LES ÉLUS ÉCOLOGISTES PROCÈDENT À UN SIGNALEMENT AUPRÈS DU PROCUREUR
Le groupe d’opposition Les Écologistes à la Région Auvergne-Rhône-Alpes a, lui aussi, vivement réagi aux révélations de Mediapart, ce vendredi 14 octobre, dans un communiqué.
« Alors même qu’il se complait dans les leçons de bonne gestion de l’argent public et qu’il communique massivement (aux frais du contribuable) sur la “Région la mieux gérée de France”, les informations de Mediapart révèlent au grand jour l’hypocrisie de Laurent Wauquiez », ironisent les élus écologistes.
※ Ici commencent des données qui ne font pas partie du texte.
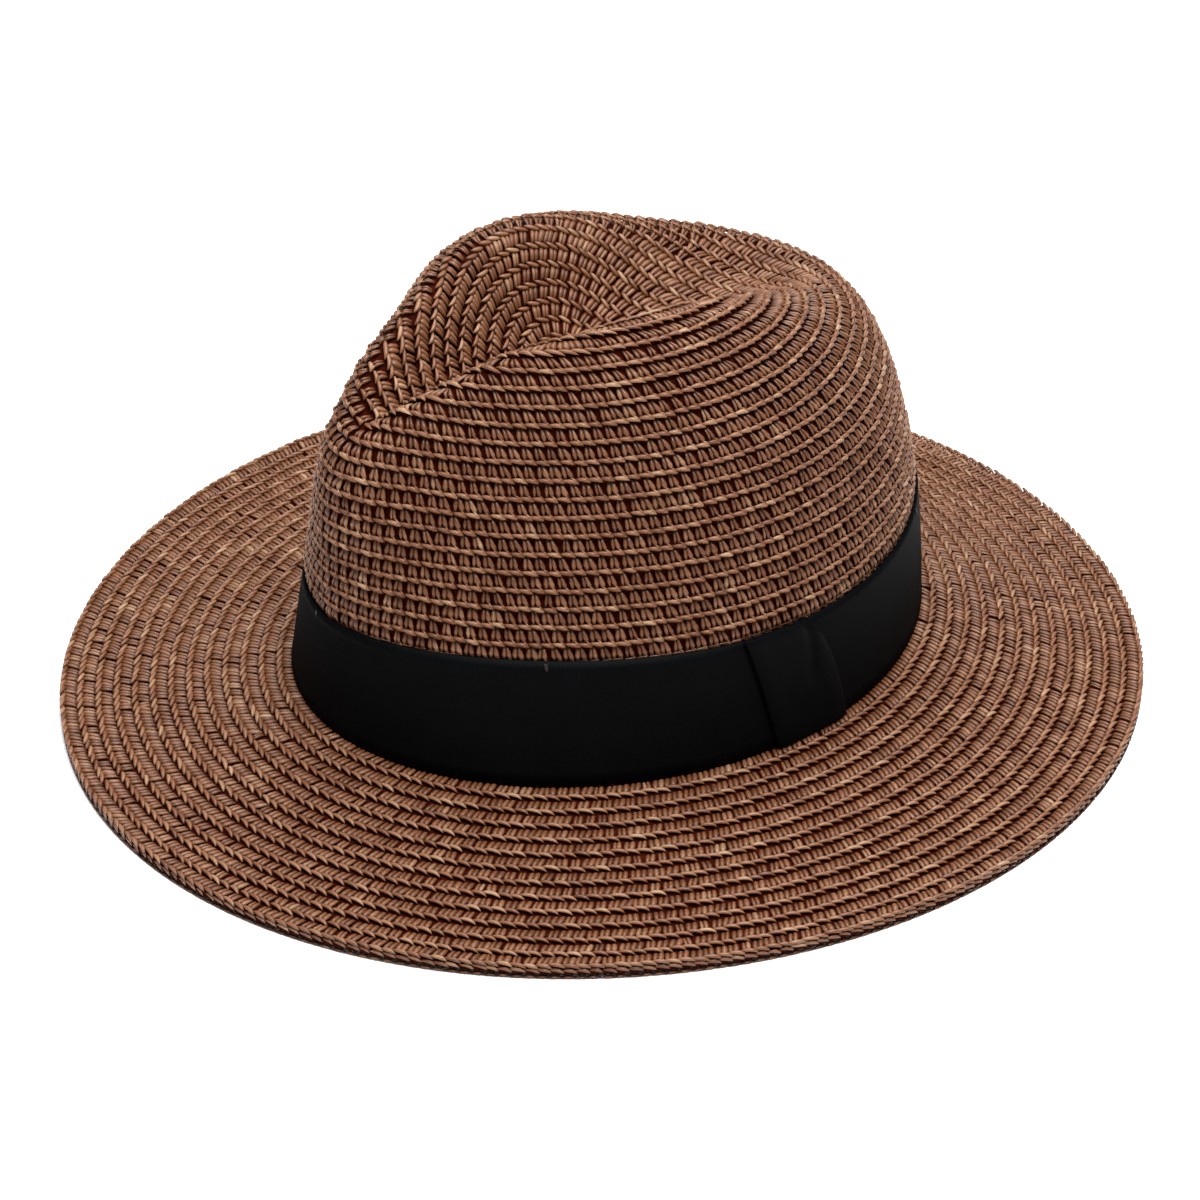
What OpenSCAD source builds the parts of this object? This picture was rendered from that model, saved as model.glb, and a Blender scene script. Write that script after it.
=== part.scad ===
// Straw sun hat: teardrop crown and wide brim of sewn paper plait, with a ribbon band,
// a ribbon keeper and an adjustable sweatband inside.
// Millimetres. +Z is up, the front of the hat faces -Y and the wearer's left is +X.
// The hat stands on its brim edge at z = 0, centred on the Z axis.
// The angle t runs round the hat: 0 at the front, 90 at the wearer's left, 180 at the back.

/* [Head opening] */
// Girth inside the sweatband
head_girth = 563; // [520:1:620]
// Length of the head opening over its width
head_ratio = 1.23; // [1.12:0.01:1.32]
// How much fuller the back of the head opening is than its front
head_egg = 0.07; // [0:0.01:0.12]
// Rise of the headline at front and back, and its dip at the sides
head_saddle = 2.3; // [0:0.1:5]

/* [Plait] */
// Thickness of the sewn plait
plait_t = 2.4; // [1.8:0.1:3]
// Width that one row of plait shows
row_w = 5.5; // [4.6:0.1:6.6]

/* [Crown] */
// Height of the two top ridges above the headline, before the arch
ridge_h = 110.4; // [95:0.1:134]
// Arch of the ridges: higher over the middle, lower at nose and back
ridge_arch = 11.3; // [0:0.1:14]
// Extra height of the nose over the back end of the ridges
ridge_nose_rise = 4.5; // [-4:0.1:6]
// Depth of the notch between the ridges at the nose
nose_notch = 4.1; // [0:0.1:5]
// Distance of the nose behind the front of the headline
inset_front = 15.6; // [12:0.1:26]
// Distance of the back end of the ridges inside the headline
inset_back = 42.9; // [34:0.1:50]
// Distance of the ridges inside the headline at their widest reach
inset_side = 47.3; // [42:0.1:54]
// How much the ridges draw in behind the nose
ridge_waist = 4.6; // [0:0.1:5.5]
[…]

Et ces derniers d’ajouter : « L’austérité à l’encontre des acteurs associatifs, des lycées, des espaces naturels, des usagers des TER avec la hausse des tarifs n’atteint donc pas le train de vie hors sol du président de région qui préserve ce confort de l’entre-soi, financé par le contribuable. »
Les Écologistes demandent une transparence totale à Laurent Wauquiez
Le groupe d’opposition pointe notamment la « déconnexion totale avec le réel » dont témoignent ces dîners et s’interroge sur « la capacité du président de Région à comprendre le quotidien et les besoins des habitantes et habitants de notre région ».
« Aucune information n’a été faite auprès des membres du conseil régional sur ces événements », affirme par ailleurs le groupe, qui exige « la transmission pour chacun de ces événements des actes et décisions de l’ordonnateur accompagnés des justificatifs ».
Les élus écologistes demandent donc à Laurent Wauquiez « la transparence sur le coût de ces dîners, par la publication sur le site de la Région des documents demandés » ; « la transparence sur le motif de ces dîners et la justification de l’absence d’autre membre du conseil régional » ; enfin, « le remboursement de ces sommes indécentes », au regard de la politique d’austérité de l’exécutif régional.
Le groupe Les Écologistes prévient, il « alerte immédiatement la Chambre régionale des comptes et procède à un signalement auprès du procureur compétent ». Ceci, explique-t-il, « afin que soit levé tout soupçon de détournement de fonds publics et de prise illégale d’intérêt ».